Ms. Kingsley lives in Chappaqua, New York. Two stepsons, Glenn and Todd, are grown and married. The Kingsleys have six grandchildren.
Charles Kingsley was a member of the Board of Directors of the Westchester Association for Retarded Citizens for 17 years, serving on 10 different committees. He was President of WARC for several years as well as Third and First Vice President and chairperson of several Board committees. He also served on the Board of Governors of the New York State Association for Retarded Children for 14 years. Charles passed away in 1997.
Jason Kingsley graduated in June 1994 from Lakeland High School in Shrub Oak, NY. He passed all of the New York State Regents Competency Exams in order to earn a full academic diploma.
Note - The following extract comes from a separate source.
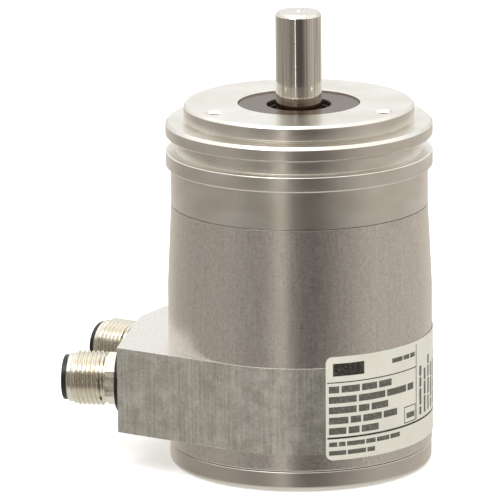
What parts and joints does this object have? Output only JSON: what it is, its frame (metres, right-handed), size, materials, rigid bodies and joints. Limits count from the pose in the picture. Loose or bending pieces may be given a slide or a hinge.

With his friend, Mitchell Levitz, another young man with Down syndrome, Jason has written a book called COUNT US IN: GROWING UP WITH DOWN SYNDROME, which was published in January 1994 by Harcourt Brace & Company. COUNT US IN completely sold out the hardcover edition and is currently in its fourth printing in paperback. It has made the UPI Best Seller List and has won numerous awards, including the Washington Irving Book Award and the New York Public Library BEST BOOKS OF 1994 FOR TEENAGERS list, among others. COUNT US IN has been published in a Japanese language and a Hebrew language edition. A Spanish translation is being considered.
Jason recently graduated from Maplebrook School, a three-year post-secondary transitional program which has prepared him for independent living. He is now working as Assistant Cultural Arts Program Coordinator for Westchester ARC and has recently moved into his own apartment in Hartsdale, New York.